◆ Exercise instructions ◆
From the listing below, extract each line containing the string "right".
>> BEGIN Given data
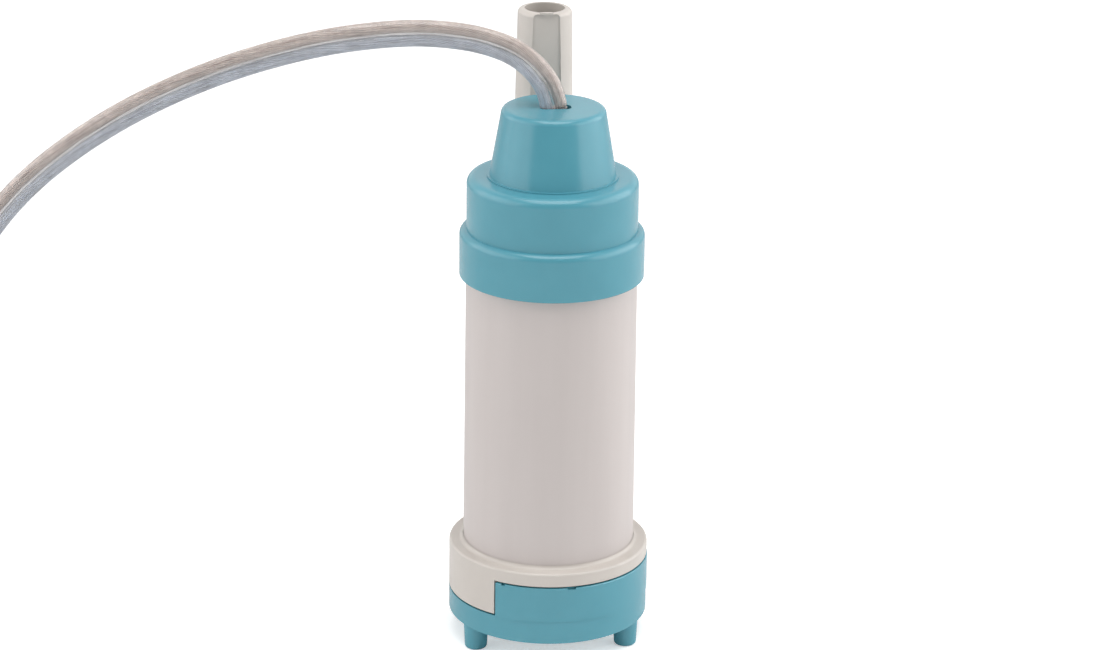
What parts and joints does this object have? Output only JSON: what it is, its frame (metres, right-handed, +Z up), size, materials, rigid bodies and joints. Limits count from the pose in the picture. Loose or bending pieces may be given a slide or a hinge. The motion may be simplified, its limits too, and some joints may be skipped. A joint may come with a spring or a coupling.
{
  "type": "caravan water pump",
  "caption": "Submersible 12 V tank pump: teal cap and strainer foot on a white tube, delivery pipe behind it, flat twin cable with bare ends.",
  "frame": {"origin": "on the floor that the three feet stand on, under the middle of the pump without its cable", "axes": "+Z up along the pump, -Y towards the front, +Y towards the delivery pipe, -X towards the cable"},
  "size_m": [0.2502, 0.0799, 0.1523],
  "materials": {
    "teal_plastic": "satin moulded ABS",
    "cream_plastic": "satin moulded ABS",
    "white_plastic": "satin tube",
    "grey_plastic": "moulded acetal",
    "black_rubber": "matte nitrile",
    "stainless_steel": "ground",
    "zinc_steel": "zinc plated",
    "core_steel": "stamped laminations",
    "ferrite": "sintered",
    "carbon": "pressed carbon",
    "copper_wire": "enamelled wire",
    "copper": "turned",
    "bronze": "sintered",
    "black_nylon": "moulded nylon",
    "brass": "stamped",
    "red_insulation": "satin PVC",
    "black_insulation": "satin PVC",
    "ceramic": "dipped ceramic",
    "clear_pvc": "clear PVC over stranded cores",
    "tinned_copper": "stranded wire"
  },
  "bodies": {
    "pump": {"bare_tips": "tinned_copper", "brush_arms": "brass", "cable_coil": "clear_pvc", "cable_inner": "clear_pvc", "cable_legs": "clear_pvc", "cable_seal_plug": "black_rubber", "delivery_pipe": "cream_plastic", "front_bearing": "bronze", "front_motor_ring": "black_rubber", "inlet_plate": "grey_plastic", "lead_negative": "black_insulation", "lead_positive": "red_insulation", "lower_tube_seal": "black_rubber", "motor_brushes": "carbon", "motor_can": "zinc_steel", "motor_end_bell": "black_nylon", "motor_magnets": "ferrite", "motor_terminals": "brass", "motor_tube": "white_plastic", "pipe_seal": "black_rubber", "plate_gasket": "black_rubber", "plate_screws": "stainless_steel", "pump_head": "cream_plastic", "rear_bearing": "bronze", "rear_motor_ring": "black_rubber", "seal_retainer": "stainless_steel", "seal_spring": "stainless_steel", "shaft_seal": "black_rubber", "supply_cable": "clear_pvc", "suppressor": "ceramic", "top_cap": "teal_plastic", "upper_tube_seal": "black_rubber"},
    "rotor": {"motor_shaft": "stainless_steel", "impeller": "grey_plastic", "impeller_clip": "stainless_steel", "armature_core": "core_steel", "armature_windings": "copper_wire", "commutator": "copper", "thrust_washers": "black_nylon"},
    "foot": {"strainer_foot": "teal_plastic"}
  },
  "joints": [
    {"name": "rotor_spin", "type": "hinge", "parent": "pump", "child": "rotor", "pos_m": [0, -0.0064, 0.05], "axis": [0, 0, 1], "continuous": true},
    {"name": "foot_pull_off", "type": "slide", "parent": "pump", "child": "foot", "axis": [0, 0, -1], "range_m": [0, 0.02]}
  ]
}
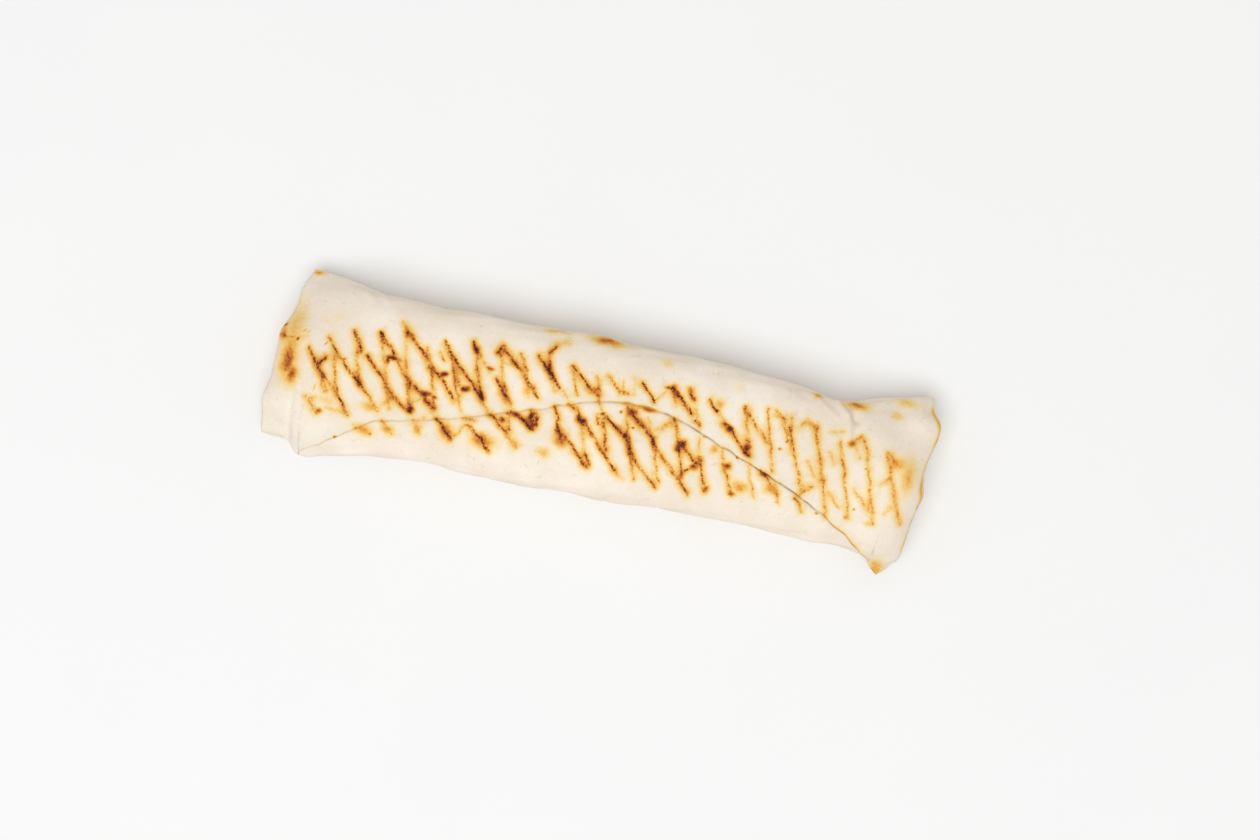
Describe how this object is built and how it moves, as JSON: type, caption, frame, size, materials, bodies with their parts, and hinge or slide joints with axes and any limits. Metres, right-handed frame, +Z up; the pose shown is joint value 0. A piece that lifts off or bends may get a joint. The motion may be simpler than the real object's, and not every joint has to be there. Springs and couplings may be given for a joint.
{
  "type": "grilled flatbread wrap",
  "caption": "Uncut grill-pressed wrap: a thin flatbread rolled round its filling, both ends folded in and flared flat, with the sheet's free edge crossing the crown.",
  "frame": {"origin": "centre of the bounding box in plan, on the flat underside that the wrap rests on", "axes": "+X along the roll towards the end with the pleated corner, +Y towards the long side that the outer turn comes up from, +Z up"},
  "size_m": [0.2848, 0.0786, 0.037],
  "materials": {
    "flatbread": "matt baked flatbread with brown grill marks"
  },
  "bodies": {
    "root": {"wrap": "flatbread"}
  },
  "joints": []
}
>> END Given data
◆ Exercise response ◆
What parts and joints does this object have? Output only JSON: what it is, its frame (metres, right-handed, +Z up), size, materials, rigid bodies and joints. Limits count from the pose in the picture. Loose or bending pieces may be given a slide or a hinge. The motion may be simplified, its limits too, and some joints may be skipped. A joint may come with a spring or a coupling.
Describe how this object is built and how it moves, as JSON: type, caption, frame, size, materials, bodies with their parts, and hinge or slide joints with axes and any limits. Metres, right-handed frame, +Z up; the pose shown is joint value 0. A piece that lifts off or bends may get a joint. The motion may be simpler than the real object's, and not every joint has to be there. Springs and couplings may be given for a joint.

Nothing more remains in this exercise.